--- Given exercise ---
Only one span of the listing below is wanted: the lines from the one with "Recreate this object" through the one with "sugary white feldspar.", reproduced exactly, both ends kept.

Object modeling scripts:

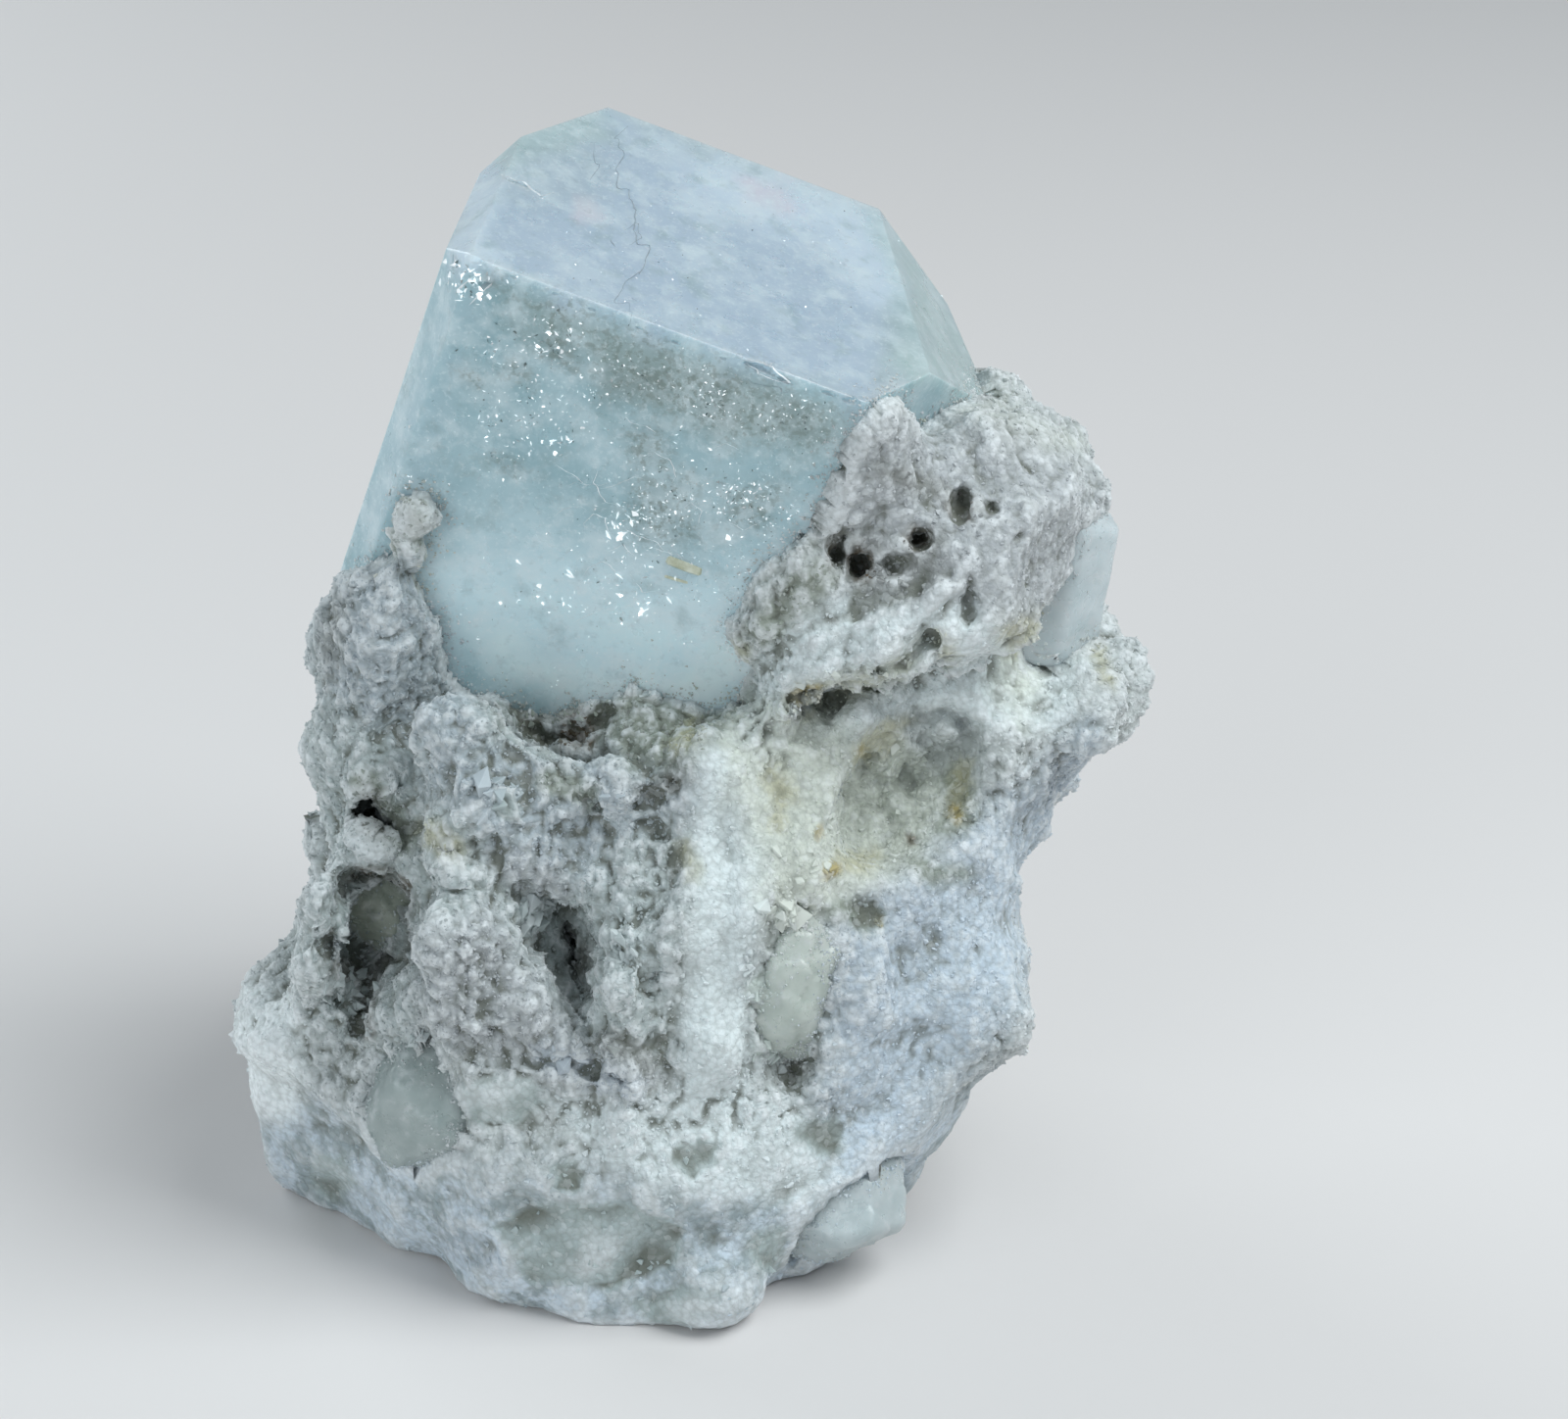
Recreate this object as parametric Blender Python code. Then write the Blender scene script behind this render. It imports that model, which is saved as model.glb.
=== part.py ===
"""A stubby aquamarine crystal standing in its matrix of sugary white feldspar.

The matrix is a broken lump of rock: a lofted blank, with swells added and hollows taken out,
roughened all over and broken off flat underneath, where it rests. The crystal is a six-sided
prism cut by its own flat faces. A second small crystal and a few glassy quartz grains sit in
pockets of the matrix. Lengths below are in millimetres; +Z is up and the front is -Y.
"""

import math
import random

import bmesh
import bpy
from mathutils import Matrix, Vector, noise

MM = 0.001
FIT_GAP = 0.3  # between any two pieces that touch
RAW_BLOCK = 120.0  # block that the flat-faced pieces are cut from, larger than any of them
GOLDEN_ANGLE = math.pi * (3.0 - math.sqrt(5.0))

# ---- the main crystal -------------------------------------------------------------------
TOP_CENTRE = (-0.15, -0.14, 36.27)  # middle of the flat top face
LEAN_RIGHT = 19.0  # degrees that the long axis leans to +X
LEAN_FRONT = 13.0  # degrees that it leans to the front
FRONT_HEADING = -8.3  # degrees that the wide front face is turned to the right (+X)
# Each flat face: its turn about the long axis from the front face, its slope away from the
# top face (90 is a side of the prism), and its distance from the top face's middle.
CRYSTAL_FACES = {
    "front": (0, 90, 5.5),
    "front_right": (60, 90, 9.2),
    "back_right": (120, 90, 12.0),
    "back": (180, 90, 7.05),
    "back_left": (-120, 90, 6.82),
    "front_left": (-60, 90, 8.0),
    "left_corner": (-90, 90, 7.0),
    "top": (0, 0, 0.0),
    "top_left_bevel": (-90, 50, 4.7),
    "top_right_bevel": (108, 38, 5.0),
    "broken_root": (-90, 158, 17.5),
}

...

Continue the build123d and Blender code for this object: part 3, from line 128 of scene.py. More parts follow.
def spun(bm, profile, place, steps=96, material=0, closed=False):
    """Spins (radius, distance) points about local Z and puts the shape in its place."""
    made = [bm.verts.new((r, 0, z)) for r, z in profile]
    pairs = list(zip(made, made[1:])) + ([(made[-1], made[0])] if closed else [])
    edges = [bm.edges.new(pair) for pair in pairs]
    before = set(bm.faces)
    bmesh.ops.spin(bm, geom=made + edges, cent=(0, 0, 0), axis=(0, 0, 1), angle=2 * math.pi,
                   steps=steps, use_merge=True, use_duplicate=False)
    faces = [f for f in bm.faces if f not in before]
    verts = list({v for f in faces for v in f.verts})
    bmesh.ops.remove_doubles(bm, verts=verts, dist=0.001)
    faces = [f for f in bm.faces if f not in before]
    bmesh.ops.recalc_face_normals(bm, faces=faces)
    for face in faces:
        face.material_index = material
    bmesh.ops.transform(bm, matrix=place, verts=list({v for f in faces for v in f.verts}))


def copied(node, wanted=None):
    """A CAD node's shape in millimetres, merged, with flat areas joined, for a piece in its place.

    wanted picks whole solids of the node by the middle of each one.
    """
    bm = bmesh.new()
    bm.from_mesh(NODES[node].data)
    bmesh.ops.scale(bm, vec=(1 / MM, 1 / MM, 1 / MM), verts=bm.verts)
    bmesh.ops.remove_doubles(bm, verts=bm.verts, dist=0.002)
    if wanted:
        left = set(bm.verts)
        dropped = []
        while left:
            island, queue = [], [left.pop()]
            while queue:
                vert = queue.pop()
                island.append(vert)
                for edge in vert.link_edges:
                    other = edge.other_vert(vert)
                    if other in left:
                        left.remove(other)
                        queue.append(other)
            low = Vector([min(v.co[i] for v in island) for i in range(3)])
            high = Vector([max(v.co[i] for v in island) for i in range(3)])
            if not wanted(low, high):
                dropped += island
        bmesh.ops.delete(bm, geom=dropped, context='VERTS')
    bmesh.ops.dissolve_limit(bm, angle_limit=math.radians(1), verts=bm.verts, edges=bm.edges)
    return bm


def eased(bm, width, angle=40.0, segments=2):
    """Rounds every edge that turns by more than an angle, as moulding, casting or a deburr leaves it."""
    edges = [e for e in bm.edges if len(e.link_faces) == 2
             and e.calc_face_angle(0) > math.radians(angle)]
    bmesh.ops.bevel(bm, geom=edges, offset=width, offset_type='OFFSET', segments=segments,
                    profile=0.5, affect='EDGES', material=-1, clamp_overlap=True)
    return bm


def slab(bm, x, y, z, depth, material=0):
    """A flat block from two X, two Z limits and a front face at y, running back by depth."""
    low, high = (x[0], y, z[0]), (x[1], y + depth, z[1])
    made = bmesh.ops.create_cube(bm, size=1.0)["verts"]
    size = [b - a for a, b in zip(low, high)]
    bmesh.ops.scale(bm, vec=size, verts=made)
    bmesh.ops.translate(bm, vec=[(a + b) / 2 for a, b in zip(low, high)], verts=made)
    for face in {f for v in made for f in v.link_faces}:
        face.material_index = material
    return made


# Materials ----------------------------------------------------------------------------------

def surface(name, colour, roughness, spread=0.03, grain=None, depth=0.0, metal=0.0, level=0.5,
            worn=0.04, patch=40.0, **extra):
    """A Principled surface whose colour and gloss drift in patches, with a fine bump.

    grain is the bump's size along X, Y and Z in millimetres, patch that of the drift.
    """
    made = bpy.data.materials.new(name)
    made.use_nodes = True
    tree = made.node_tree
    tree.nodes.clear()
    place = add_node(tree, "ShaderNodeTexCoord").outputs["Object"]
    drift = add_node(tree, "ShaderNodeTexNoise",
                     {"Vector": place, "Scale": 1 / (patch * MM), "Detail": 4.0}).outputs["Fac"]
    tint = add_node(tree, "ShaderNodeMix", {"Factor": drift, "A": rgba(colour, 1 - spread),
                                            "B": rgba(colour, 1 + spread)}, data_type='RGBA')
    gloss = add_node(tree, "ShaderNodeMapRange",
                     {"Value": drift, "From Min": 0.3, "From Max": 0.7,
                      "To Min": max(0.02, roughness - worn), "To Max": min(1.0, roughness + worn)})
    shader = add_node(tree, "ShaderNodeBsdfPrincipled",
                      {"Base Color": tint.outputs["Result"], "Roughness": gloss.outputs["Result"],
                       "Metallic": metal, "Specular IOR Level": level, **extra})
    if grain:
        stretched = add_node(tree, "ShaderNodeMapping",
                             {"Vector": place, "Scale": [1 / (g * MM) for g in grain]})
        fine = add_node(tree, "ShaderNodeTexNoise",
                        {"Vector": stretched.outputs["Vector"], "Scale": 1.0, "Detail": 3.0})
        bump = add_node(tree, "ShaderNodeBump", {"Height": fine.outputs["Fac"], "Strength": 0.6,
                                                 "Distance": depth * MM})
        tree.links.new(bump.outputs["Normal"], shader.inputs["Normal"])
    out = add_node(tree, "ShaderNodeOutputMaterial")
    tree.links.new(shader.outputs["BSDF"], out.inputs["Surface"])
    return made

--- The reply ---
Recreate this object as parametric Blender Python code. Then write the Blender scene script behind this render. It imports that model, which is saved as model.glb.
=== part.py ===
"""A stubby aquamarine crystal standing in its matrix of sugary white feldspar.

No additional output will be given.